Pedro Augusto Guimarães, vice-presidente do Conselho Estadual de Turismo, defendeu o projeto como alternativa de entretenimento e que atrairá mais turistas para o Rio. Segundo ele, apesar da preservação não há empecilhos para que sítios sofram adaptações.
“É natural surgirem dúvidas, mas estão sendo esclarecidas. Vamos fazer o que é possível dentro do razoável que possa valorizar o turismo”, afirmou Guimarães.
O vereador Edison Santos (PT) participou do debate e criticou a falta de diálogo na aprovação do projeto.

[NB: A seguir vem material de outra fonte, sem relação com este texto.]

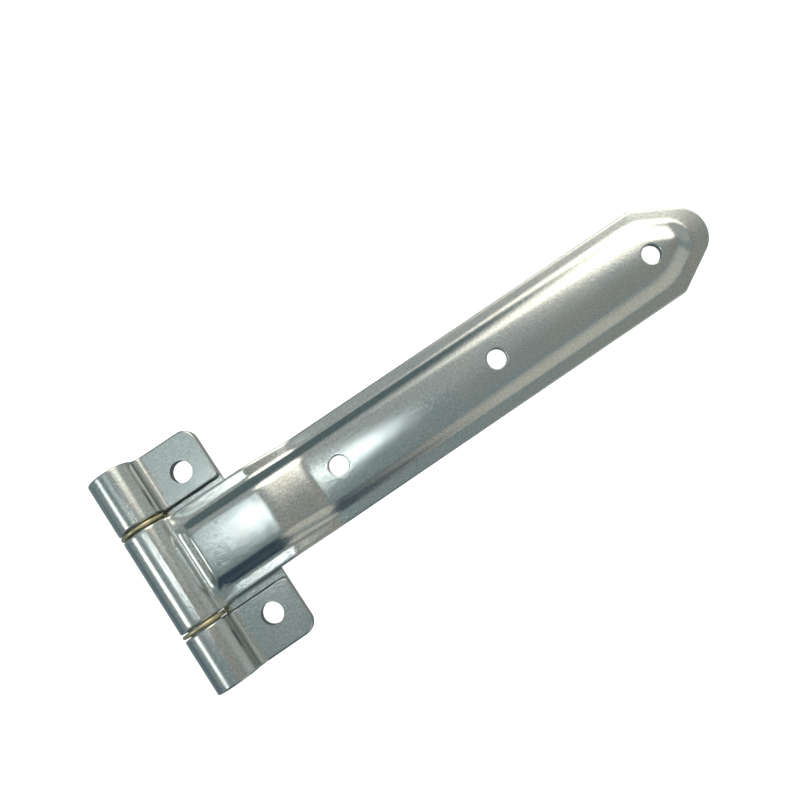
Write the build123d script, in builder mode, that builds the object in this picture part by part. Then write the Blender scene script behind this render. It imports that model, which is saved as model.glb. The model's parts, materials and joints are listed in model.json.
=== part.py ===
"""T hinge: folded bracket, pressed strap leaf, hinge pin and two spacer washers.

Origin: middle of the two bracket bolts, on the mounting face.
+X runs along the strap to its tip, +Y along the hinge pin, +Z away from the
mounting face.  All sizes in millimetres.
"""
import os
from math import acos, atan2, cos, degrees, radians, sin, sqrt, tan

from build123d import *

os.makedirs("parts", exist_ok=True)

# ------------------------------------------------------------ driving sizes
SHEET = 3.0                 # thickness of both pressed leaves
BARREL_OD = 20.0            # outside of all three rolled knuckles
BARREL_LEN = 100.0          # over the two bracket knuckles
PIN_CLEARANCE = 0.05        # radial, pin in the rolled knuckles

STRAP_REACH = 270.0         # pin axis to the tip of the strap
STRAP_WIDTH = 43.0
STRAP_KNUCKLE = 44.0        # length of the middle knuckle
STRAP_LIFT = 12.0           # top of the strap's rim beside the barrel
STRAP_HOLE = 8.5
STRAP_PITCH = 80.0          # three bolts in a line
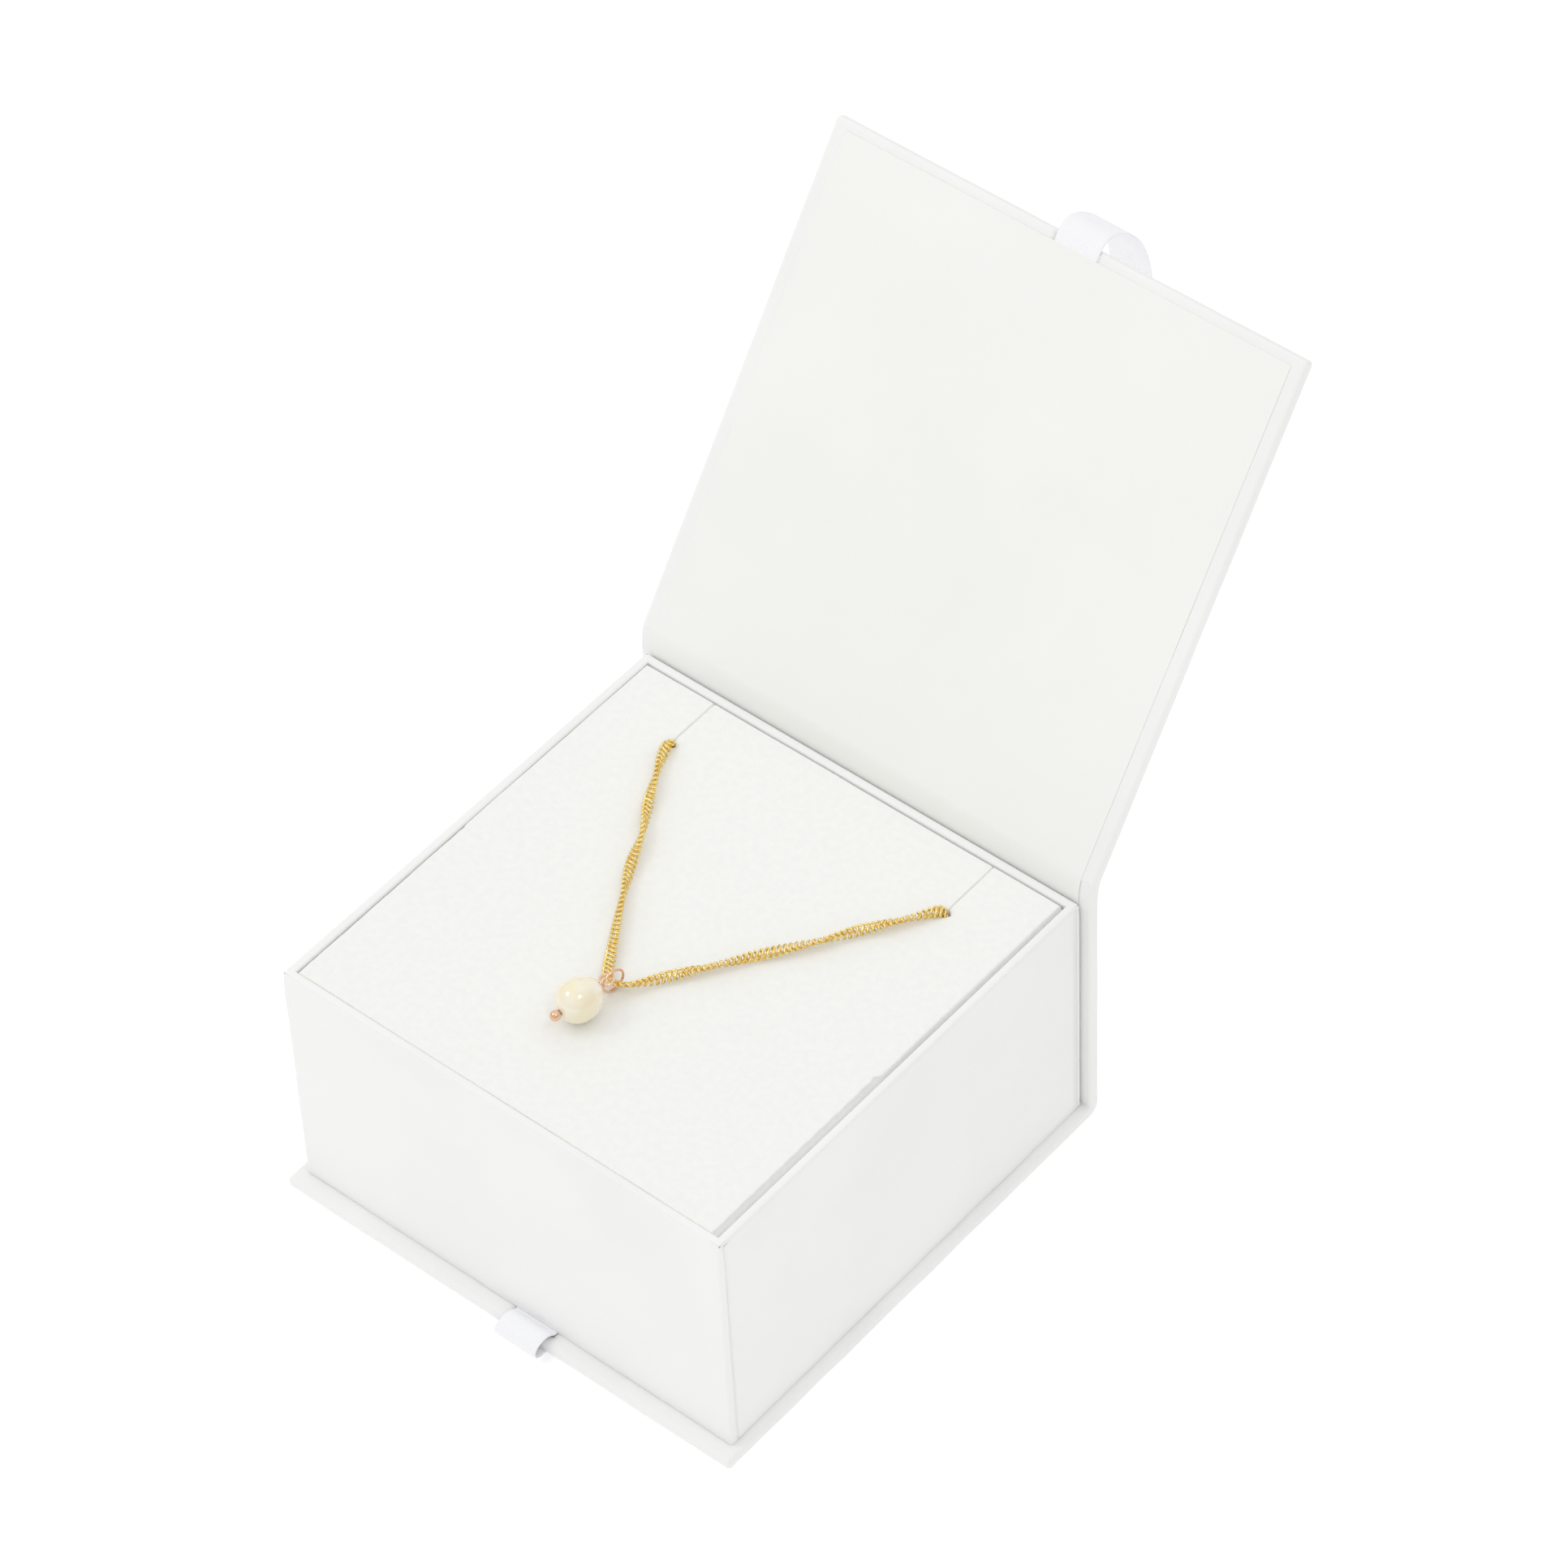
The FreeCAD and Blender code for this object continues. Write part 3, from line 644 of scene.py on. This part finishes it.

Já o vereador Pedro Duarte (Novo) defendeu o projeto. O evento também contou com a participação de representantes das associações de moradores da Urca e da Praça Cardeal Arcoverde, que se manifestaram contrários ao projeto.
Em sua réplica, o arquiteto Guto Índio da Costa afirmou que o corte em rocha ocorreu majoritariamente em área que fica dentro de uma sala atualmente desativada e que seu objetivo foi nivelar o piso para permitir a acessibilidade à rampa da tirolesa. Por conta dessa retirada de rocha, a Justiça Federal determinou o embargo da obra. A liminar também suspende os efeitos da licença dada pelo Iphan.
O Clube de Engenharia se colocou à disposição dos interessados para a realização de novo debate para o esclarecimento de pontos que ainda gerem dúvidas e também vai acompanhar eventuais vistorias no local das obras, com o objetivo de auxiliar numa avaliação técnica e sensata para o caso.